US labour market data revised down, inflation rising
The uncertainty surrounding the tariff announcements, deadlines and potential trade deals is beginning to be reflected in economic data. The US labour market appears to have been much softer than originally thought during June and July as historical data was substantially revised down. Recent sentiment suggests further weakness to come.
Additionally, inflation has surprised on the upside; most notably the Federal Reserve's preferred measure of core personal consumption expenditures (PCE) is at 2.9% year on year. Market expectations of future inflation five years out peaked at 2.75% in August, up from a low of 2.3% in April.
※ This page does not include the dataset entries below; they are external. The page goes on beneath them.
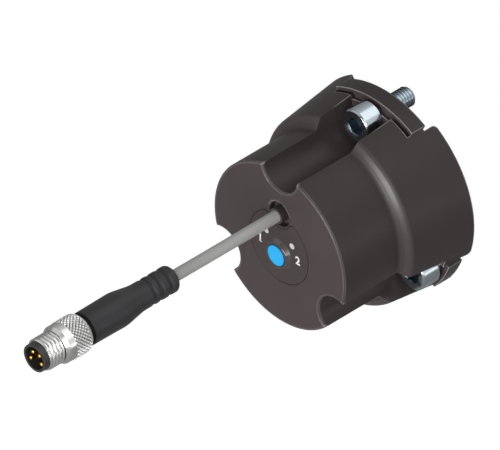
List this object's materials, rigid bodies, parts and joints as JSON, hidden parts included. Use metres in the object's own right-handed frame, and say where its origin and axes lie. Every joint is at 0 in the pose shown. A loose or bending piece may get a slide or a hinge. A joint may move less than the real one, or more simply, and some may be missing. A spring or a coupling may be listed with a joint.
{
  "type": "rotary position sensor",
  "caption": "Round moulded angle sensor with screw ears, a teach button, two lights, a short cable with a round screw plug, and a keyed shaft socket at the back.",
  "frame": {"origin": "centre of the mounting plane, the rear face of the three ears, on the rotor's axis", "axes": "+Y along the rotor's axis towards the drive, +Z through the top screw, the face with the button looks towards -Y"},
  "size_m": [0.0516, 0.1164, 0.0516],
  "materials": {
    "housing_plastic": "moulded, fine matt, dark brown-grey",
    "inlay_plastic": "moulded, satin, dark brown-grey",
    "light_guide": "milky, polished",
    "button_blue": "moulded, satin, bright blue",
    "board_green": "solder mask",
    "chip_black": "moulded epoxy",
    "rotor_metal": "turned",
    "magnet_nickel": "nickel plated",
    "bush_bronze": "sintered bronze",
    "seal_rubber": "moulded rubber",
    "bush_rubber": "moulded, dark brown-grey",
    "steel": "zinc plated, bluish",
    "cable_jacket": "extruded, satin, light grey",
    "wire_jacket": "extruded",
    "plug_plastic": "moulded, satin, black",
    "gold": "gold plated",
    "nickel": "nickel plated"
  },
  "bodies": {
    "sensor": {"housing": "housing_plastic", "inlay_disc": "inlay_plastic", "light_guide_1": "light_guide", "light_guide_2": "light_guide", "button_collar": "inlay_plastic", "circuit_board": "board_green", "status_leds": "light_guide", "tactile_switch": "chip_black", "angle_chip": "chip_black", "inner_cover": "inlay_plastic", "rotor_bush": "bush_bronze", "shaft_seal": "seal_rubber", "bearing_plate": "housing_plastic", "plate_gasket": "seal_rubber", "plate_screws": "steel", "mounting_screws": "steel", "cable_bush": "bush_rubber", "cable": "cable_jacket", "lead_wires": "wire_jacket", "contact_carrier": "plug_plastic", "contact_pins": "gold", "stop_ring": "seal_rubber", "plug_body": "plug_plastic"},
    "button": {"teach_button": "button_blue"},
    "rotor": {"rotor": "rotor_metal", "magnet": "magnet_nickel", "thrust_washer": "steel"},
    "coupling_nut": {"coupling_nut": "nickel"}
  },
  "joints": [
    {"name": "button_press", "type": "slide", "parent": "sensor", "child": "button", "axis": [0, 1, 0], "range_m": [0, 0.00035], "stiffness_N_per_m": 5000},
    {"name": "rotor_turn", "type": "hinge", "parent": "sensor", "child": "rotor", "pos_m": [0, 0, 0], "axis": [0, 1, 0], "continuous": true},
    {"name": "nut_turn", "type": "hinge", "parent": "sensor", "child": "coupling_nut", "pos_m": [0, -0.1008, 0.009], "axis": [0, 1, 0], "continuous": true}
  ]
}
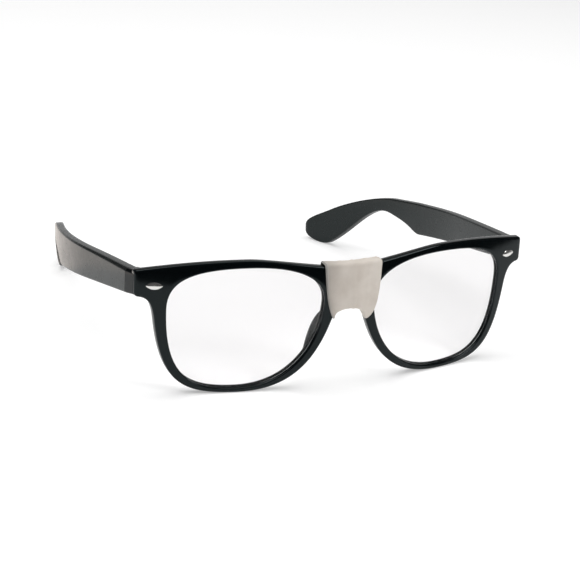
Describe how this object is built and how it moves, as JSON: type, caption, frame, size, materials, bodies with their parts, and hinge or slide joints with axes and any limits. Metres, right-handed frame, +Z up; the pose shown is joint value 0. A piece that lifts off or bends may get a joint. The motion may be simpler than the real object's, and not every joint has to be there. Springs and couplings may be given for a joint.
{
  "type": "eyeglasses",
  "caption": "Thick-rimmed square eyeglasses with clear lenses, folding temples and white cloth tape wound round the bridge.",
  "frame": {"origin": "centre of the footprint on the surface that the rims and temple tips stand on", "axes": "+Z up, X across the face with the wearer's right at -X, the front faces -Y and the temples run back to +Y"},
  "size_m": [0.1538, 0.157, 0.0469],
  "materials": {
    "gloss_black": "polished moulded plastic",
    "temple_black": "satin moulded plastic",
    "clear_lens": "clear, uncoloured",
    "tape_cloth": "matt woven cloth tape",
    "hinge_metal": "plain nickel plated",
    "stud_metal": "polished"
  },
  "bodies": {
    "front": {"front_frame": "gloss_black", "lens_right": "clear_lens", "lens_left": "clear_lens", "bridge_tape": "tape_cloth", "front_hinge_right": "hinge_metal", "front_hinge_left": "hinge_metal", "hinge_screw_right": "hinge_metal", "hinge_screw_left": "hinge_metal", "front_stud_right": "stud_metal", "front_stud_left": "stud_metal"},
    "temple_right": {"temple_right": "temple_black", "temple_hinge_right": "hinge_metal"},
    "temple_left": {"temple_left": "temple_black", "temple_hinge_left": "hinge_metal"}
  },
  "joints": [
    {"name": "fold_left", "type": "hinge", "parent": "front", "child": "temple_left", "pos_m": [0.06705, -0.05709, 0.03727], "axis": [0, -0.0294, 0.9996], "range_deg": [0, 88]},
    {"name": "fold_right", "type": "hinge", "parent": "front", "child": "temple_right", "pos_m": [-0.06705, -0.05709, 0.03727], "axis": [0, 0.0294, -0.9996], "range_deg": [0, 82]}
  ]
}
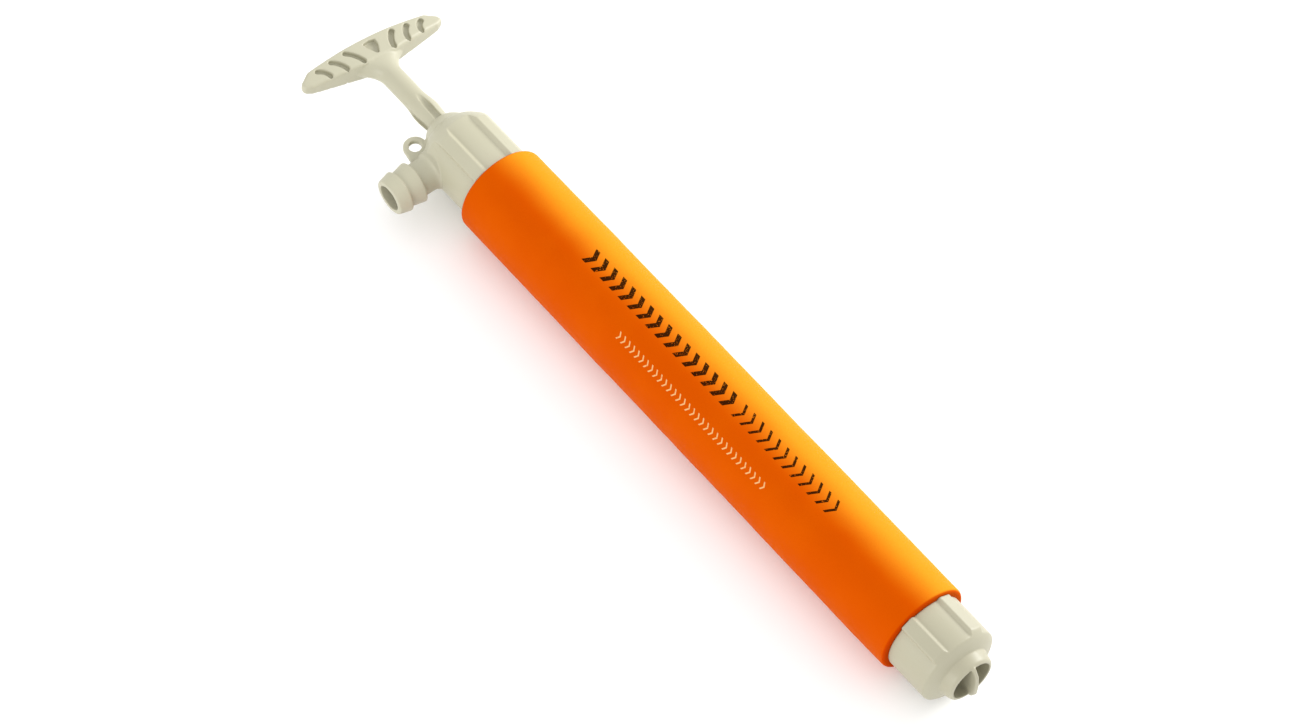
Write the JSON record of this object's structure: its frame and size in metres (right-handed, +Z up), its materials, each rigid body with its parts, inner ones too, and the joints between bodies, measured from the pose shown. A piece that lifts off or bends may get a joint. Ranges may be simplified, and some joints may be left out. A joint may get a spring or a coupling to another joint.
{
  "type": "manual bilge pump",
  "caption": "Hand-drawn piston pump: foam-covered barrel, T handle on a fluted rod, barbed side spout, lanyard eye, ribbed suction foot.",
  "frame": {"origin": "on the pump's axis, halfway along the foam float; the pump lies on its side, the float's lowest line 30 mm below", "axes": "+X along the pump's axis from the T handle to the suction foot, the discharge spout points to -Y, +Z up"},
  "size_m": [0.5702, 0.108, 0.06],
  "materials": {
    "grey_white_plastic": "moulded warm grey-white plastic with a soft sheen",
    "orange_foam": "closed-cell foam with a smooth, slightly leathery skin",
    "white_tube": "extruded tube",
    "white_plastic": "moulded white plastic",
    "black_rubber": "soft rubber",
    "stainless_steel": "plain stainless steel"
  },
  "bodies": {
    "handle": {"handle_and_rod": "grey_white_plastic", "stop_sleeve": "black_rubber", "piston_washer": "stainless_steel", "piston_screw": "stainless_steel"},
    "barrel": {"head_cap": "grey_white_plastic", "guide_ring": "white_plastic", "head_gasket": "black_rubber", "barrel_tube": "white_tube", "float_sleeve": "orange_foam", "foot_gasket": "black_rubber", "foot_cap": "grey_white_plastic", "foot_valve_seat": "white_plastic", "foot_valve_stem": "white_plastic"},
    "foot_valve": {"foot_valve_flap": "black_rubber"},
    "guide": {"rod_wiper": "black_rubber", "rod_guide": "white_plastic"},
    "piston": {"piston_stop_plate": "white_plastic", "piston_body": "white_plastic", "piston_cup": "black_rubber", "piston_clamp_plate": "white_plastic"},
    "piston_valve": {"piston_flap": "black_rubber"}
  },
  "joints": [
    {"name": "pump_stroke", "type": "slide", "parent": "barrel", "child": "piston", "axis": [-1, 0, 0], "range_m": [0, 0.399]},
    {"name": "handle_turn", "type": "hinge", "parent": "piston", "child": "handle", "pos_m": [0, 0, 0], "axis": [1, 0, 0], "continuous": true},
    {"name": "guide_turn", "type": "hinge", "parent": "barrel", "child": "guide", "pos_m": [-0.246, 0, 0], "axis": [1, 0, 0], "continuous": true},
    {"name": "piston_valve_lift", "type": "slide", "parent": "piston", "child": "piston_valve", "axis": [-1, 0, 0], "range_m": [0, 0.003]},
    {"name": "foot_valve_lift", "type": "slide", "parent": "barrel", "child": "foot_valve", "axis": [-1, 0, 0], "range_m": [0, 0.003]}
  ],
  "couplings": [
    {"joint": "guide_turn", "follows": "handle_turn", "ratio": 1}
  ]
}
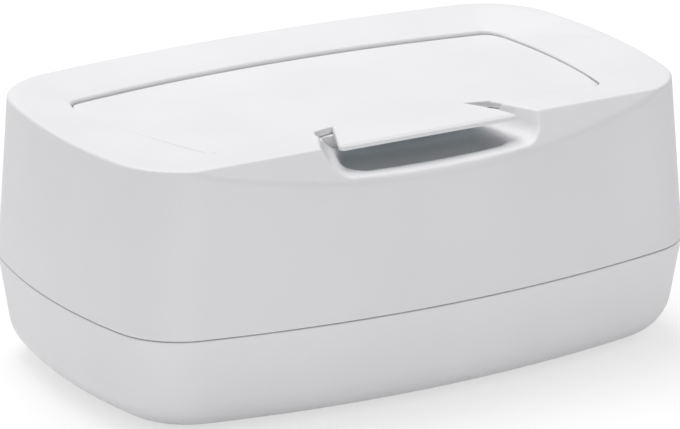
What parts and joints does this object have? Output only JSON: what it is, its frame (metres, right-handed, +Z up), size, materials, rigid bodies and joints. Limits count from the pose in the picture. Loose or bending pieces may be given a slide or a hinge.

With prices already creeping higher and uncertainty causing payroll growth to stall, the Federal Reserve has a fine line to tread in setting interest rates.
Unclear if interest rates will be cut in Europe
Sentiment in Europe has been buoyed by the commitment to increase defence and security spending to 5% of GDP by all NATO country members by 2035. In addition, the EU has successfully negotiated a relatively low tariff rate of 15%. While the ECB may hope the current rate of 2% represents the bottom of the cycle, a meaningful slowdown in US activity will also affect Europe and likely lead to rate cuts on the continent. Fiscal concerns and debt sustainability in France have recently re-emerged, with the collapse of François Bayrou’s government in September following a vote of no confidence. Yields, particularly at the long end, are vulnerable to further rises, making public sector finances generally more precarious.